Legacy infrastructure adds a delay that AI can't absorb

AI voice systems need real-time access to the call audio as it happens. Traditional phone infrastructure wasn't built to provide that, so connecting AI to it requires additional conversion steps that introduce delays. Every one of those steps eats into the tight time budget that separates a voice agent that sounds natural from one that sounds like it's thinking too hard. Cloud-native phone infrastructure eliminates most of that overhead.

Fixed-capacity networks can't scale with AI

Traditional phone infrastructure requires capacity to be ordered and physically installed in advance. AI agent capacity, by contrast, expands in software. Cloud-based platforms handle higher call volumes on demand, without the lead times and hard limits of physical circuits.

The traditional phone network is being switched off

Germany's transition to all-IP is largely complete. The UK has set a hard switch-off date of January 31, 2027. In the US, retirement is proceeding on a market-by-market basis with no single national deadline. Organizations still relying on legacy phone infrastructure need a migration plan that supports AI deployment before the timeline is forced on them.

Modernize your telephony stack before your AI deployment hits its ceiling

Outdated telephony infrastructure is the most common reason AI voice deployments underperform. Every legacy circuit, transcoding step, and protocol conversion adds latency that the STT-LLM-TTS pipeline can't recover.

Parloa's AI Agent Management Platform is built for this constraint. It connects to existing enterprise telephony via SIP, delivers low-latency performance across the full STT-LLM-TTS chain, and integrates with CCaaS platforms like Genesys through custom REST APIs.

Certifications include ISO 27001:2022, ISO 17442:2020, SOC 2 Type I & II, PCI DSS, HIPAA, GDPR, and DORA compliance. Parloa supports 130+ languages with AI agents tuned to regional nuances, and enterprises can go live in as little as a few weeks.

Book a demo to see how Parloa maps to your telephony environment.

FAQs

What is the difference between PSTN and VoIP?

PSTN uses circuit switching, dedicating a physical path between two endpoints for the duration of the call. VoIP uses packet switching, breaking voice into data packets routed independently across IP networks. PSTN costs traditionally scale with distance and time, while VoIP uses shared IP bandwidth and transmits packets as needed.

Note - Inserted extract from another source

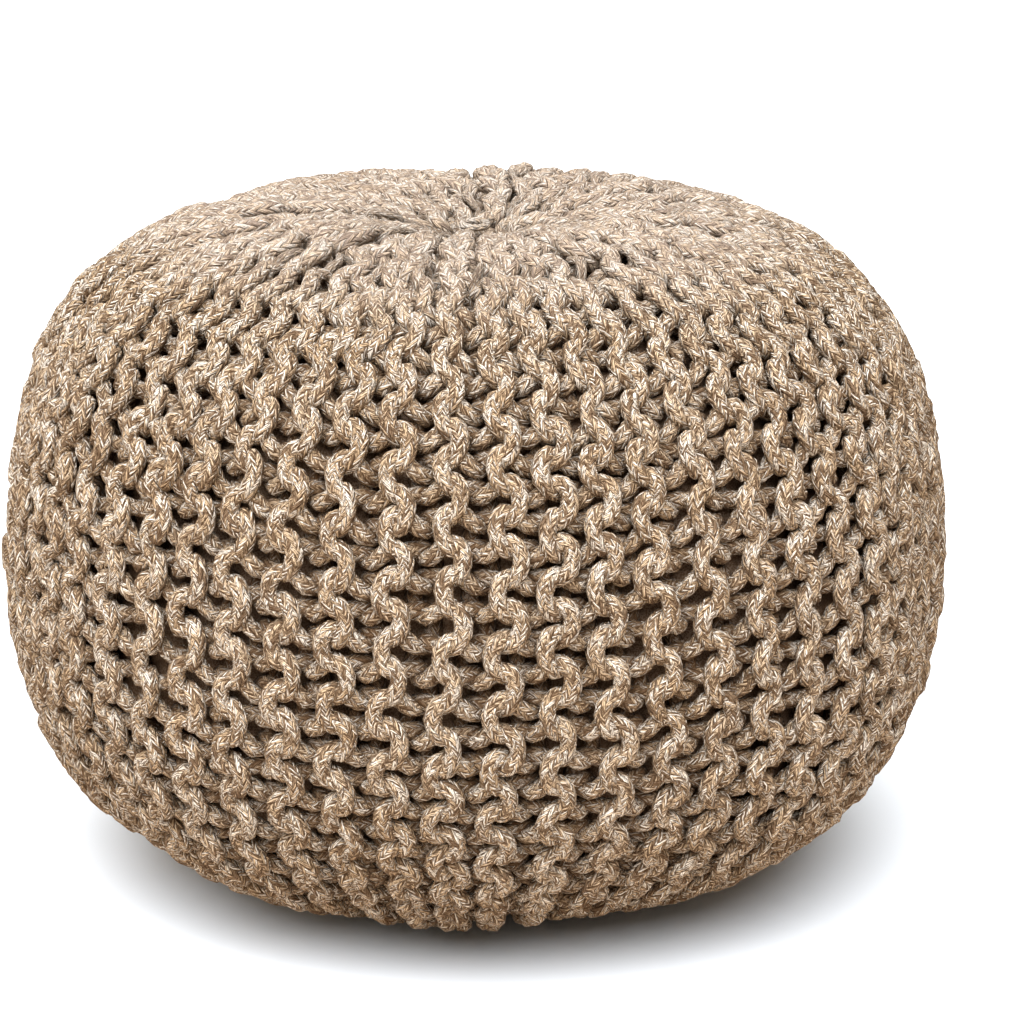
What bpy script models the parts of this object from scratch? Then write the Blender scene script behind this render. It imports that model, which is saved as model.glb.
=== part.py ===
"""Knitted pouf.

A ribbed cover of knitted cotton cord is drawn together at each pole by a small ring of cord, over
a filled lining bag. The knitting's poles lean a little from the upright, as the bag has settled.

Every surface is given by a direction from the pouf's middle and by a depth below its smooth outline,
measured towards that middle. Units are metres, +Z is up, and the pouf stands on Z = 0.
"""

import math

import bmesh
import bpy
from mathutils import Matrix, Vector

# Driving sizes
DIAMETER = 0.4572           # 18 in across the ribs' crests
HEIGHT = 0.338              # floor to crown
BELLY_HEIGHT = 0.148        # where the pouf is widest
CROWN_RADIUS = 0.030        # flat middle of the top
CROWN_POWER = 2.95          # a higher power gives a squarer shoulder
FLOOR_RADIUS = 0.055        # flat patch that stands on the floor
FLOOR_POWER = 2.2

KNIT_LEAN = math.radians(6.5)   # the knitting's top pole leans this far towards -Y
RIB_COUNT = 56                  # knitted ridges, each from pole to pole
FIRST_RIB = math.pi / RIB_COUNT # azimuth of the first crest, so that a valley runs down the front
RIB_DEPTH = 0.0085
RIB_SHAPE = (0.0, 0.35, 1.0, 0.35)  # share of the depth at the crest, flank, valley and flank

COVER_THICKNESS = 0.018     # crest to lining
HOLE_RADIUS = 0.0080        # mouth that holds each gathering ring, with 0.4 mm to spare
GAP = 0.0003                # between cover and lining

RING_RADIUS = 0.0053        # gathering ring, at the middle of its cord
RING_CORD_RADIUS = 0.0022
RING_SINK = 0.0015          # from the mouth's rim in to the middle of the ring's cord

# Pole ends: how deep and wide the gathered dimple is, and how far from the pole the ribs start to
# stand up and reach their full depth
TOP_END = {"dimple_depth": 0.012, "dimple_radius": 0.065, "ribs_from": 0.030, "ribs_full": 0.090}
FLOOR_END = {"dimple_depth": 0.008, "dimple_radius": 0.030, "ribs_from": 0.075, "ribs_full": 0.120}

# Facets
OUTER_ROWS = 22
INNER_ROWS = 13
HALF_RIBS_FROM = 0.13       # angle from a pole past which a rib has a crest and a valley
FULL_RIBS_FROM = 0.33       # angle from a pole past which its flanks are rounded too
RING_SEGMENTS = 24
RING_SIDES = 8

RADIUS = DIAMETER / 2
MIDDLE = Vector((0.0, 0.0, BELLY_HEIGHT))
LEAN = Matrix.Rotation(KNIT_LEAN, 3, "X")


def clear_scene():
    for old in list(bpy.data.objects):
        bpy.data.objects.remove(old)


def make_material(name, color, roughness):
    material = bpy.data.materials.new(name)
    material.use_nodes = True
    shader = material.node_tree.nodes["Principled BSDF"]
    shader.inputs["Base Color"].default_value = (*color, 1.0)
    shader.inputs["Roughness"].default_value = roughness
    shader.inputs["Metallic"].default_value = 0.0
    return material


def add_object(name, mesh, material):
    piece = bpy.data.objects.new(name, mesh)
    bpy.context.scene.collection.objects.link(piece)
    mesh.materials.append(material)
    mesh.shade_smooth()
    return piece


def finish_mesh(name, body, material):
    """Turn a bmesh into a named object with its faces pointing out."""
    bmesh.ops.recalc_face_normals(body, faces=body.faces)
    mesh = bpy.data.meshes.new(name)
    body.to_mesh(mesh)
    body.free()
    return add_object(name, mesh, material)


# The smooth outline

def outline_reach(direction):
    """Distance from the middle to the smooth outline, found by halving."""
    up = direction.z
    out = math.hypot(direction.x, direction.y)
    if up > 0:
        flat, rise, power = CROWN_RADIUS, HEIGHT - BELLY_HEIGHT, CROWN_POWER
    else:
        flat, rise, power = FLOOR_RADIUS, BELLY_HEIGHT, FLOOR_POWER
    near, far = 0.0, DIAMETER
    for _ in range(48):
        trial = (near + far) / 2
        outward = max(trial * out - flat, 0.0) / (RADIUS - flat)
        upward = trial * abs(up) / rise
        if outward ** power + upward ** power < 1.0:
            near = trial
        else:
            far = trial
    return near


def knit_direction(azimuth, polar):
    """Direction of a point of the knitting: azimuth from -Y, polar angle from its top pole."""
    flat = math.sin(polar)
    upright = Vector((flat * math.sin(azimuth), -flat * math.cos(azimuth), math.cos(polar)))
    return LEAN @ upright


def knit_point(azimuth, polar, depth):
    direction = knit_direction(azimuth, polar)
    return MIDDLE + direction * (outline_reach(direction) - depth)


# Depths below the outline

def nearer_end(polar):
    """The pole end that a row belongs to, and its angle from that pole."""
    if polar < math.pi / 2:
        return TOP_END, polar
    return FLOOR_END, math.pi - polar


def pole_reach(polar):
    pole = 0.0 if polar < math.pi / 2 else math.pi
    return outline_reach(knit_direction(0.0, pole))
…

What is SIP trunking, and why does it matter for contact centers?

SIP trunking replaces physical PRI circuits with virtual IP-based connections to the PSTN. SIP trunks can be configured through software rather than hardware changes, capacity grows without technician visits, and the architecture supports the centralized call delivery model that cloud contact centers and AI voice agents require.

What is the difference between on-premises and cloud-based contact center infrastructure?

On-premises contact center infrastructure runs on hardware owned and managed by the enterprise, with capacity fixed at the time of installation. Cloud-based platforms host the same functionality on shared infrastructure managed by a vendor, with capacity that scales on demand through software configuration. 

For AI voice deployments, the cloud model matters because it provides the programmatic access to call audio, the elastic capacity, and the higher-quality audio codecs that AI systems require. On-premises systems can be integrated with AI, but each integration layer adds complexity and latency.

How does AI voice routing handle calls it can't resolve?

When an AI voice agent reaches the boundary of what it can handle, whether due to policy constraints, an unusual request, or a customer who explicitly asks for a human, it transfers the call to a live agent. 

In well-designed systems, that handoff includes the full conversation context: what the customer said, what the AI already attempted, and any data retrieved from backend systems during the call. This means the human agent picks up the conversation without the customer having to repeat themselves, which is one of the most measurable quality improvements AI routing delivers over traditional IVR escalation paths.